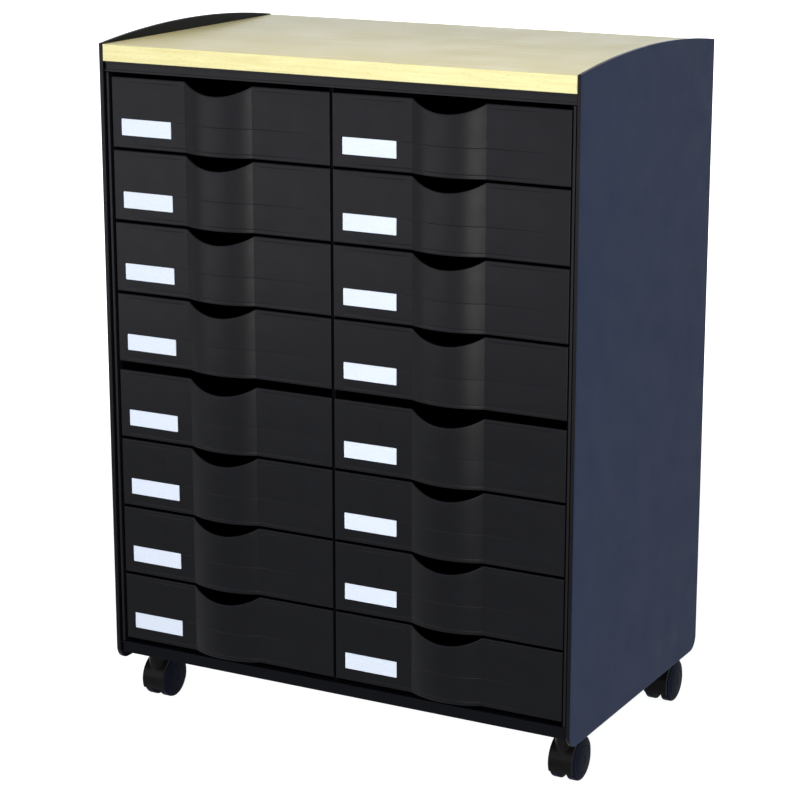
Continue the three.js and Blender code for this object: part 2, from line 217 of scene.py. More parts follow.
def lathe(bm, profile, matrix, steps=LATHE_STEPS):
    """Turns a profile of (radius, height) that starts and ends on Z round it, placed with matrix"""
    rows = []
    for i in range(steps):
        angle = 2 * math.pi * i / steps
        spin = Vector((math.cos(angle), math.sin(angle), 0))
        places = [matrix @ (spin * radius + Vector((0, 0, height))) for radius, height in profile]
        rows.append([bm.verts.new(place) for place in places])
    for near, far in zip(rows, rows[1:] + rows[:1]):
        for i in range(len(profile) - 1):
            bm.faces.new((near[i], near[i + 1], far[i + 1], far[i]))


def quarter_turn(steps):
    """Angles of a quarter turn in even steps"""
    return [math.pi / 2 * i / steps for i in range(steps + 1)]


def quarter(radius, steps=ROUND_STEPS):
    """Steps of a rounded edge: how far in from the edge and how far back from the face"""
    turns = quarter_turn(steps)
    return [(radius * (1 - math.sin(turn)), radius * (1 - math.cos(turn))) for turn in turns]


def arc_radius(chord, rise):
    """Radius of an arc over a chord that rises by a height"""
    return (chord ** 2 / 4 + rise ** 2) / (2 * rise)


def corner_arc(centre, radius, start, steps):
    """Points of a quarter circle round a centre, from a starting angle"""
    x, y = centre
    angles = [start + turn for turn in quarter_turn(steps)]
    return [(x + radius * math.cos(angle), y + radius * math.sin(angle)) for angle in angles]


def rounded_rectangle(low, high, radii):
    """Points round a rectangle; radii are for the corners low-low, high-low, high-high, low-high"""
    (x0, y0), (x1, y1) = low, high
    corners = ((x0, y0), (x1, y0), (x1, y1), (x0, y1))
    inwards = ((1, 1), (-1, 1), (-1, -1), (1, -1))
    starts = (math.pi, 1.5 * math.pi, 0, 0.5 * math.pi)
    points = []
    for (x, y), (to_x, to_y), radius, start in zip(corners, inwards, radii, starts):
        centre = (x + to_x * radius, y + to_y * radius)
        points += corner_arc(centre, radius, start, CORNER_STEPS)
    return points


def plain_box(bm, low, high):
    """A box between two corners"""
    middle = (Vector(low) + Vector(high)) / 2
    size = Vector(high) - Vector(low)
    matrix = Matrix.Translation(middle) @ Matrix.Diagonal((*size, 1))
    return bmesh.ops.create_cube(bm, size=1, matrix=matrix)


def bevelled_box(bm, low, high, radius, steps=BOX_EDGE_STEPS):
    """A box with rounded edges between two corners"""
    made = plain_box(bm, low, high)
    edges = list({edge for vert in made["verts"] for edge in vert.link_edges})
    bmesh.ops.bevel(bm, geom=edges, offset=radius, segments=steps, profile=0.5, affect="EDGES")


def evaluated(thing, name):
    """The mesh of an object with its modifiers applied; the object goes"""
    bpy.context.view_layer.update()
    depsgraph = bpy.context.evaluated_depsgraph_get()
    mesh = bpy.data.meshes.new_from_object(thing.evaluated_get(depsgraph))
    mesh.name = name
    bpy.data.objects.remove(thing)
    return mesh


def combined(name, base, steps):
    """The mesh left when each (operation, mesh) is applied to the base mesh in turn"""
    thing = link(name, base)
    tools = []
    for operation, mesh in steps:
        tool = link(f"{name}_tool", mesh)
        tools.append(tool)
        change = thing.modifiers.new("Change", "BOOLEAN")
        change.operation = operation
        change.solver = "EXACT"
        change.object = tool
    mesh = evaluated(thing, name)
    for tool in tools:
        bpy.data.objects.remove(tool)
    return mesh


def shaded(mesh, bevel=0):
    """The mesh made smooth but for its sharp edges; bevel is the radius that rounds these"""
    thing = link(f"{mesh.name}_shading", mesh)
    if bevel:
        rounding = thing.modifiers.new("Rounding", "BEVEL")
        rounding.width = bevel
        rounding.segments = EDGE_STEPS
        rounding.limit_method = "ANGLE"
        rounding.angle_limit = SHARP_ANGLE
        mesh = evaluated(thing, mesh.name)
        thing = link(f"{mesh.name}_shading", mesh)
    mesh.shade_smooth()
    mesh.set_sharp_from_angle(angle=SHARP_ANGLE)
    normals = thing.modifiers.new("Normals", "WEIGHTED_NORMAL")
    normals.keep_sharp = True
    return evaluated(thing, mesh.name)


def piece(name, mesh, materials, body, nodes=(), at=(0, 0, 0)):
    """A finished piece on its body, standing for CAD nodes"""
    thing = link(name, mesh)
    thing.location = at
    if not mesh.materials:
        for material in materials:
            mesh.materials.append(material)
    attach(thing, body)
    if nodes:
        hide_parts(*nodes)
    return thing


def body_of_node(node):
    """The body whose list holds the node"""
    bodies = frame["record"]["behaviour"]["bodies"]
    return next(body for body, members in bodies.items() if node in members)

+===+

What to produce:
Write the complete data out, exactly as above.

Response to this exercise:
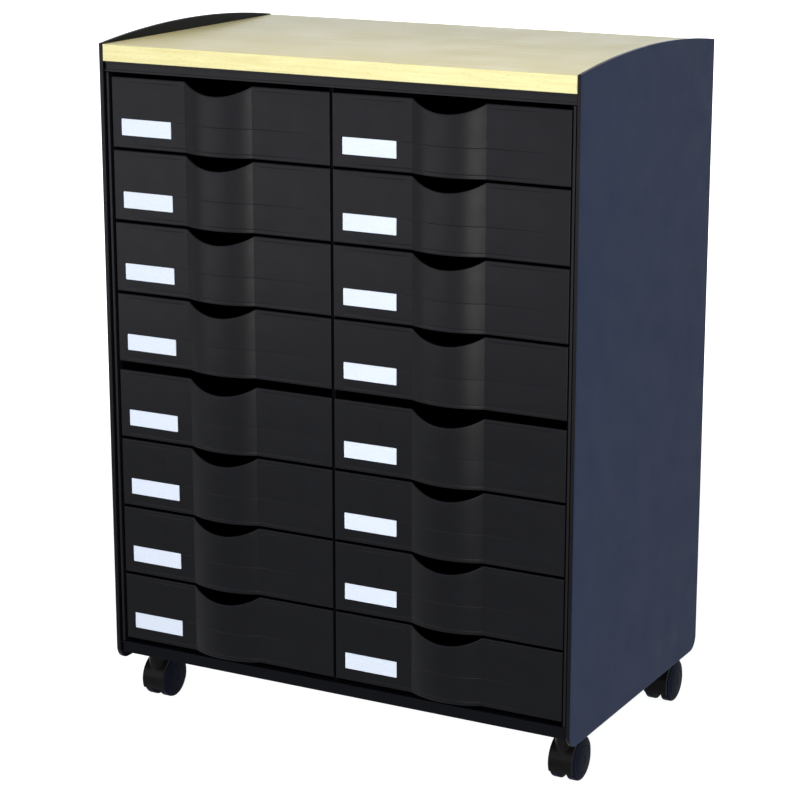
Continue the three.js and Blender code for this object: part 2, from line 217 of scene.py. More parts follow.
def lathe(bm, profile, matrix, steps=LATHE_STEPS):
    """Turns a profile of (radius, height) that starts and ends on Z round it, placed with matrix"""
    rows = []
    for i in range(steps):
        angle = 2 * math.pi * i / steps
        spin = Vector((math.cos(angle), math.sin(angle), 0))
        places = [matrix @ (spin * radius + Vector((0, 0, height))) for radius, height in profile]
        rows.append([bm.verts.new(place) for place in places])
    for near, far in zip(rows, rows[1:] + rows[:1]):
        for i in range(len(profile) - 1):
            bm.faces.new((near[i], near[i + 1], far[i + 1], far[i]))


def quarter_turn(steps):
    """Angles of a quarter turn in even steps"""
    return [math.pi / 2 * i / steps for i in range(steps + 1)]


def quarter(radius, steps=ROUND_STEPS):
    """Steps of a rounded edge: how far in from the edge and how far back from the face"""
    turns = quarter_turn(steps)
    return [(radius * (1 - math.sin(turn)), radius * (1 - math.cos(turn))) for turn in turns]


def arc_radius(chord, rise):
    """Radius of an arc over a chord that rises by a height"""
    return (chord ** 2 / 4 + rise ** 2) / (2 * rise)


def corner_arc(centre, radius, start, steps):
    """Points of a quarter circle round a centre, from a starting angle"""
    x, y = centre
    angles = [start + turn for turn in quarter_turn(steps)]
    return [(x + radius * math.cos(angle), y + radius * math.sin(angle)) for angle in angles]


def rounded_rectangle(low, high, radii):
    """Points round a rectangle; radii are for the corners low-low, high-low, high-high, low-high"""
    (x0, y0), (x1, y1) = low, high
    corners = ((x0, y0), (x1, y0), (x1, y1), (x0, y1))
    inwards = ((1, 1), (-1, 1), (-1, -1), (1, -1))
    starts = (math.pi, 1.5 * math.pi, 0, 0.5 * math.pi)
    points = []
    for (x, y), (to_x, to_y), radius, start in zip(corners, inwards, radii, starts):
        centre = (x + to_x * radius, y + to_y * radius)
        points += corner_arc(centre, radius, start, CORNER_STEPS)
    return points


def plain_box(bm, low, high):
    """A box between two corners"""
    middle = (Vector(low) + Vector(high)) / 2
    size = Vector(high) - Vector(low)
    matrix = Matrix.Translation(middle) @ Matrix.Diagonal((*size, 1))
    return bmesh.ops.create_cube(bm, size=1, matrix=matrix)


def bevelled_box(bm, low, high, radius, steps=BOX_EDGE_STEPS):
    """A box with rounded edges between two corners"""
    made = plain_box(bm, low, high)
    edges = list({edge for vert in made["verts"] for edge in vert.link_edges})
    bmesh.ops.bevel(bm, geom=edges, offset=radius, segments=steps, profile=0.5, affect="EDGES")


def evaluated(thing, name):
    """The mesh of an object with its modifiers applied; the object goes"""
    bpy.context.view_layer.update()
    depsgraph = bpy.context.evaluated_depsgraph_get()
    mesh = bpy.data.meshes.new_from_object(thing.evaluated_get(depsgraph))
    mesh.name = name
    bpy.data.objects.remove(thing)
    return mesh


def combined(name, base, steps):
    """The mesh left when each (operation, mesh) is applied to the base mesh in turn"""
    thing = link(name, base)
    tools = []
    for operation, mesh in steps:
        tool = link(f"{name}_tool", mesh)
        tools.append(tool)
        change = thing.modifiers.new("Change", "BOOLEAN")
        change.operation = operation
        change.solver = "EXACT"
        change.object = tool
    mesh = evaluated(thing, name)
    for tool in tools:
        bpy.data.objects.remove(tool)
    return mesh


def shaded(mesh, bevel=0):
    """The mesh made smooth but for its sharp edges; bevel is the radius that rounds these"""
    thing = link(f"{mesh.name}_shading", mesh)
    if bevel:
        rounding = thing.modifiers.new("Rounding", "BEVEL")
        rounding.width = bevel
        rounding.segments = EDGE_STEPS
        rounding.limit_method = "ANGLE"
        rounding.angle_limit = SHARP_ANGLE
        mesh = evaluated(thing, mesh.name)
        thing = link(f"{mesh.name}_shading", mesh)
    mesh.shade_smooth()
    mesh.set_sharp_from_angle(angle=SHARP_ANGLE)
    normals = thing.modifiers.new("Normals", "WEIGHTED_NORMAL")
    normals.keep_sharp = True
    return evaluated(thing, mesh.name)


def piece(name, mesh, materials, body, nodes=(), at=(0, 0, 0)):
    """A finished piece on its body, standing for CAD nodes"""
    thing = link(name, mesh)
    thing.location = at
    if not mesh.materials:
        for material in materials:
            mesh.materials.append(material)
    attach(thing, body)
    if nodes:
        hide_parts(*nodes)
    return thing


def body_of_node(node):
    """The body whose list holds the node"""
    bodies = frame["record"]["behaviour"]["bodies"]
    return next(body for body, members in bodies.items() if node in members)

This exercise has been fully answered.